Rabu, 07 Februari 2018

PERNYATAAN


Hipokrit. Munafik. Ya, itu kita. Saling menipu satu sama lain. Saling menghindar satu sama lain. Tapi, percayalah, kali ini, aku ingin menjadi manusia yang jujur. Aku ingin mengakui semuanya. Sayang, waktu, kesempatan, bahkan dirimu tidak membiarkan diriku untuk melakukan itu. Lagi-lagi aku hanya bisa terdiam. Bersabar. Entah sampai kapan.

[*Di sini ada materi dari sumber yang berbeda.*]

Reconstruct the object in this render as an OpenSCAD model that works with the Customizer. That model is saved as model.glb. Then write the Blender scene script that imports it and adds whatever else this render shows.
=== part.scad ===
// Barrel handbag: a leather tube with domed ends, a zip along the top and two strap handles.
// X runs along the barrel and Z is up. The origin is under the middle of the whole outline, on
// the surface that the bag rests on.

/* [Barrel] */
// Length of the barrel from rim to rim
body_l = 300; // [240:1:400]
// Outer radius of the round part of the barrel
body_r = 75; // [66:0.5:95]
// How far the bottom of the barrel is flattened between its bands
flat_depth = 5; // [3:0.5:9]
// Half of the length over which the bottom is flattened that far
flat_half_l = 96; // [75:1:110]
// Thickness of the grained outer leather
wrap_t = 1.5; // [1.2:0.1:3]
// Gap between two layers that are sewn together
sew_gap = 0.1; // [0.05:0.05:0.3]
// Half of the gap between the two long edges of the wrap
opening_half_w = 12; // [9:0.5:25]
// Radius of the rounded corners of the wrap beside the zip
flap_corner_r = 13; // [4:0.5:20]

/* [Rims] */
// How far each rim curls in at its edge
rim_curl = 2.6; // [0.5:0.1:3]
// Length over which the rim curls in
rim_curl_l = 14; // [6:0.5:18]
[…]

Aku benci ke-egoisanmu. Aku benar-benar membencimu. Ketika diriku sudah ingin berjuang, tapi sialnya kamu menghilang. Lagi. Sekian kalinya. Lalu, kelak kau akan muncul seenaknya.
Oh bisakah kau enyah saja. Tapi, sayangnya, cerita kita sudah terukir. Tak semudah itu melupakanmu, apalagi mengingat setiap obrolan kita. Tentang harapan, kebebasan, bahkan kematian. Setiap katamu bermakna.

Coba, ajarkan aku untuk membuang dirimu seperti dirimu membuangku.
Coba, ajarkan aku untuk berlaku seenaknya.

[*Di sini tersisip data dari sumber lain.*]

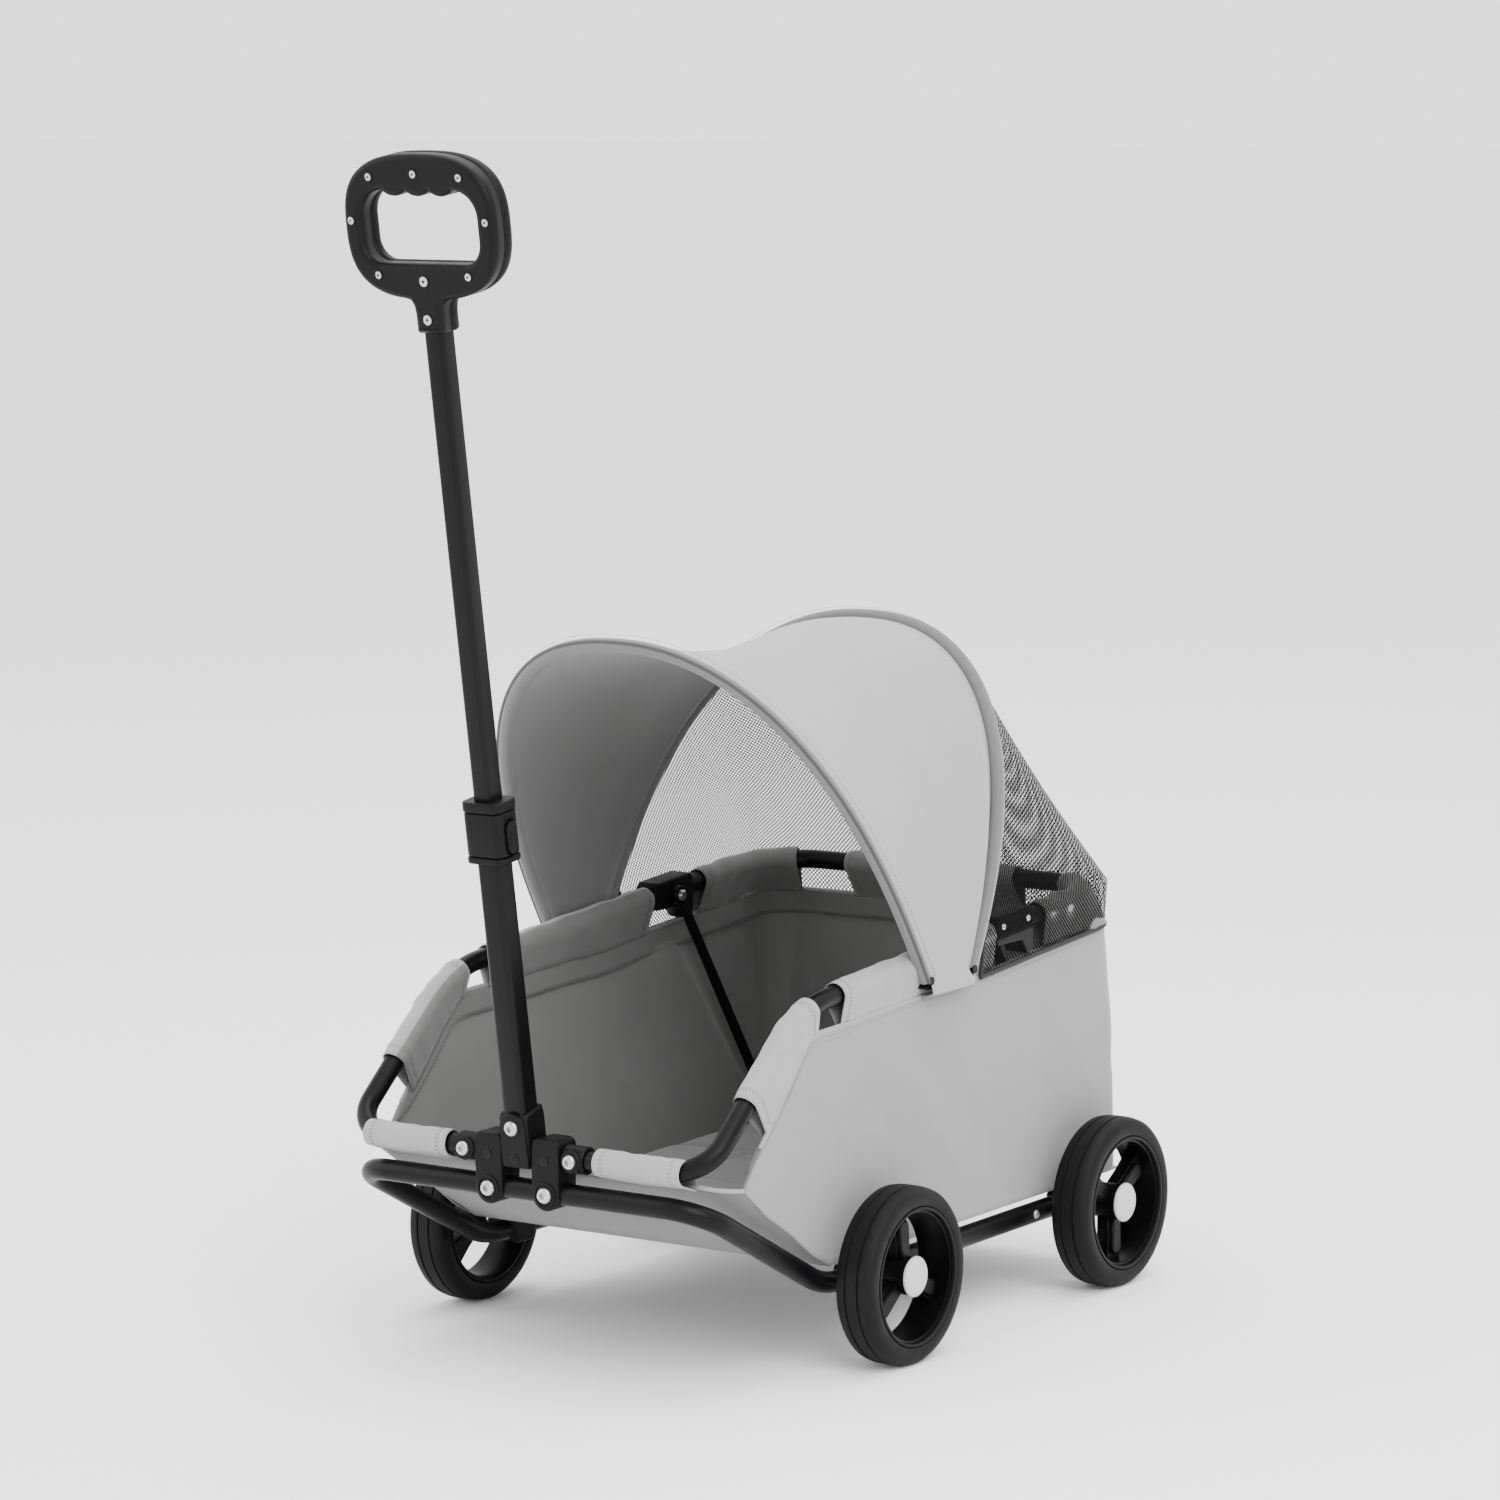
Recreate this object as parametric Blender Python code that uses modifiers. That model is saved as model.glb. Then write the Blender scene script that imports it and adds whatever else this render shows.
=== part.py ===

Oh, sial, persetan. Aku menjadi orang yang hidup dalam penyesalan. Ya, banyak penyesalan, seperti, kenapa harus bertemu dirimu? Kenapa harus membiarkan dirimu masuk dalam hidupku? Namun, yang paling ku sesali adalah, kenapa baru sekarang aku sadar dan mau mencari tahu tentang dirimu. Ya, itulah penyesalanku.

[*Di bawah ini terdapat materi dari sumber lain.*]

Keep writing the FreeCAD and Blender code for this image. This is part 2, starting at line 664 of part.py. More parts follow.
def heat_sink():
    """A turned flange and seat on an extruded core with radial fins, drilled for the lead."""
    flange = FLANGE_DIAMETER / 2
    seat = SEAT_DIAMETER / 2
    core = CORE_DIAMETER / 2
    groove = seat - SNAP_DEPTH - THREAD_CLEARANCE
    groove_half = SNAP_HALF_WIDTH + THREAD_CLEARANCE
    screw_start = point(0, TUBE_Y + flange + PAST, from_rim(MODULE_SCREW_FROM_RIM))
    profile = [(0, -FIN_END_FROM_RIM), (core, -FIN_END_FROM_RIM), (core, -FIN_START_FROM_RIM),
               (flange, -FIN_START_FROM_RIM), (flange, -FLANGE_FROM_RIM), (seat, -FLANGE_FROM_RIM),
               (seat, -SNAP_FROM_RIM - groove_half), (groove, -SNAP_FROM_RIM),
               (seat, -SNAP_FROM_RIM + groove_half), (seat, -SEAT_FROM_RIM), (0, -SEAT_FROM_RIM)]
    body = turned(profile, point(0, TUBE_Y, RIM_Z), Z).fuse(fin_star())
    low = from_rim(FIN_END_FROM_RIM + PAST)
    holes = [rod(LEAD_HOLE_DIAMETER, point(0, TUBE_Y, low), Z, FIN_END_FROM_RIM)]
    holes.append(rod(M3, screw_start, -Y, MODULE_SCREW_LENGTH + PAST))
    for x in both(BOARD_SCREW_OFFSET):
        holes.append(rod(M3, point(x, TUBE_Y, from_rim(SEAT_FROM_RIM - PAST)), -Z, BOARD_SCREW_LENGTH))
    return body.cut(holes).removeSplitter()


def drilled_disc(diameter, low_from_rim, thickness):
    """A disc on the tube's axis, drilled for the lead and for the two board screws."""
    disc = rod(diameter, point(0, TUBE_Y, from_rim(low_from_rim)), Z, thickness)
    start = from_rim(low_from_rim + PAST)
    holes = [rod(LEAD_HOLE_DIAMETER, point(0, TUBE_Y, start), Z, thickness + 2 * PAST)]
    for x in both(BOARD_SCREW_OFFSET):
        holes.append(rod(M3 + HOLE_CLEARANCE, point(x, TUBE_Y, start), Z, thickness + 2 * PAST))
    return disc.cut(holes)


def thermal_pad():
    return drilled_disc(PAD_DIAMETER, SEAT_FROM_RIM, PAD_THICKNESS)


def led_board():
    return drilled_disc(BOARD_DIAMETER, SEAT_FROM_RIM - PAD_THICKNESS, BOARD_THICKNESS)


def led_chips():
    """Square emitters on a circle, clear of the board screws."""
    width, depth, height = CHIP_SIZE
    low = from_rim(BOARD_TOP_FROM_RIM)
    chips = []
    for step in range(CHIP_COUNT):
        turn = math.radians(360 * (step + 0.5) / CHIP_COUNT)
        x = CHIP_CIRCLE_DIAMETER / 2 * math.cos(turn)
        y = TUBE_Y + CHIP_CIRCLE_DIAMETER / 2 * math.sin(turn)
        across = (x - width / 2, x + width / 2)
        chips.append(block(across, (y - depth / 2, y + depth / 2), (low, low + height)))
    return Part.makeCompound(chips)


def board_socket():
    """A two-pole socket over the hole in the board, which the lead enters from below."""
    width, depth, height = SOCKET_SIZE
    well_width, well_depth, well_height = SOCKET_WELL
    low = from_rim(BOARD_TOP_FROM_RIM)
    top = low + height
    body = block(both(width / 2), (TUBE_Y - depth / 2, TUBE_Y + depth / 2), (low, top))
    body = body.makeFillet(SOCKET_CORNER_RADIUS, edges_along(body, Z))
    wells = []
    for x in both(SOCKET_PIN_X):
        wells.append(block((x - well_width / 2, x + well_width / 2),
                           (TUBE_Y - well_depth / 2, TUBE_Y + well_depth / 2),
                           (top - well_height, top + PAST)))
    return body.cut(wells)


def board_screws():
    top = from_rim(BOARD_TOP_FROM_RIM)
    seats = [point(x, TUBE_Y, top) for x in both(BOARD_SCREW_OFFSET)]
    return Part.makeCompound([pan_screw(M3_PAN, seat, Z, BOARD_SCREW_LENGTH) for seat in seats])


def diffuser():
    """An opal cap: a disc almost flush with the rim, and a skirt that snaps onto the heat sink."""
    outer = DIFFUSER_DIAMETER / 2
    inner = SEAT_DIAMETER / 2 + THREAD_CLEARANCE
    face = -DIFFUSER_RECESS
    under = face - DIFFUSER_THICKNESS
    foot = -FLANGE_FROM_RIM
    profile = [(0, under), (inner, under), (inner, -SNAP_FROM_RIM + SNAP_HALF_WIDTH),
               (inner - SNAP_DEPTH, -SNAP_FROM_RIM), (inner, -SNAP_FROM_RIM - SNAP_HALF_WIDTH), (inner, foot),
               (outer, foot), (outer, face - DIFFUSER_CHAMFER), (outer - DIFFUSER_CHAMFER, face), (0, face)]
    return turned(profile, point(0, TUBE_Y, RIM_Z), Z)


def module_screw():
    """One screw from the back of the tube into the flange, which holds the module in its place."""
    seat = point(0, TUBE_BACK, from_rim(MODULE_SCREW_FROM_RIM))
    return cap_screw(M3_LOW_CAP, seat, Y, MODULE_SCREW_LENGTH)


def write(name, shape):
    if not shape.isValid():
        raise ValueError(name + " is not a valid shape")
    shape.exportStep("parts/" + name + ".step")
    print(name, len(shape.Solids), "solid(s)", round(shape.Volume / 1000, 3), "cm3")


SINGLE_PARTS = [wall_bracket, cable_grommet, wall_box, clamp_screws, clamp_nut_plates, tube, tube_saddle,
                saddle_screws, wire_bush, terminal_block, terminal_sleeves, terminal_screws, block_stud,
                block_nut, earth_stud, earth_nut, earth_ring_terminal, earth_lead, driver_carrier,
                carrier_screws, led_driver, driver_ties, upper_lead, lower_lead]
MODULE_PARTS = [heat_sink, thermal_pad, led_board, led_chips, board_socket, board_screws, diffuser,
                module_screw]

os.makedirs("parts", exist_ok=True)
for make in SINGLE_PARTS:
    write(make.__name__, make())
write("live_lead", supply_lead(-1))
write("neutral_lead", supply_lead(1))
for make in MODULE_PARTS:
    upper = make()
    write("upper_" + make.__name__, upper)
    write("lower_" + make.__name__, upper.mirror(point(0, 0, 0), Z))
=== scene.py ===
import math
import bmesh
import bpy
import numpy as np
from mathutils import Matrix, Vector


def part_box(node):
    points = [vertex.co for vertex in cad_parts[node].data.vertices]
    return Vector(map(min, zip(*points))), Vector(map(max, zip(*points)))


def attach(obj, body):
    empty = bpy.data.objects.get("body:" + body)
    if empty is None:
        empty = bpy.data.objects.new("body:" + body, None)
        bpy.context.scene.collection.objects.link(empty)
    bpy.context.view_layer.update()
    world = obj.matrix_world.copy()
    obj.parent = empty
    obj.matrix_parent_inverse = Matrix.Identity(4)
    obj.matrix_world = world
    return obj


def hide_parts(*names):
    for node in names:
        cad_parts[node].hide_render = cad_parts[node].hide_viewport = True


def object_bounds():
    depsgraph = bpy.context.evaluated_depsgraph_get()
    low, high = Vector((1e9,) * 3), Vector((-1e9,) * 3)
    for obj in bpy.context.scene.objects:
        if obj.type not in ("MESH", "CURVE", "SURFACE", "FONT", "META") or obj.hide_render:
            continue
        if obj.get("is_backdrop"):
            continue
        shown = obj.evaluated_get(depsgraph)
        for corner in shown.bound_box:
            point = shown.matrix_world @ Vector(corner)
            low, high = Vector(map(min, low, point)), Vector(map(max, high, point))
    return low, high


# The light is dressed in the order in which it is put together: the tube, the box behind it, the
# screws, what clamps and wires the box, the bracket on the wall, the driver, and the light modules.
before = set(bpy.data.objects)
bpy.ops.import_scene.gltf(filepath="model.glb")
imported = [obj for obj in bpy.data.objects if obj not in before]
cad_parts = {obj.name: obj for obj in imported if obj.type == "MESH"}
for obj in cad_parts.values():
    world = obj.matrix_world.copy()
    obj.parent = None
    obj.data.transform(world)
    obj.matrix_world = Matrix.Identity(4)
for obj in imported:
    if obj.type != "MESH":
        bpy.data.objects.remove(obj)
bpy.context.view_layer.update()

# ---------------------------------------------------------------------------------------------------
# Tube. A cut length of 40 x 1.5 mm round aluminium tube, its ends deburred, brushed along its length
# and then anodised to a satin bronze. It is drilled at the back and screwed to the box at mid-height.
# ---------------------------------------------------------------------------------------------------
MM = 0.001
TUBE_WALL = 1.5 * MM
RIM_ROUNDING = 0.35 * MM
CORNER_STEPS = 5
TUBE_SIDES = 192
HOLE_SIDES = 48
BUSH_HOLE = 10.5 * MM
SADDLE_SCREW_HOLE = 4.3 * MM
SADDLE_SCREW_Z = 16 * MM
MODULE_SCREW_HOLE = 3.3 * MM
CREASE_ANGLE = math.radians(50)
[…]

Seharusnya aku melakukan hal itu dari dulu.
Dan, biarkan aku mengatakan Maaf. Karena aku terlambat. Maaf, karena lancang mencari tahu semua tentangmu dan, sekarang aku tahu semuanya.

Ah, entahlah.

Kalau pertanyaanmu tentang harapan masih berlaku, maka aku akan menjawab
“Memiliki kesempatan untuk memperbaiki segalanya. Hubungan antara dirimu dan diriku.”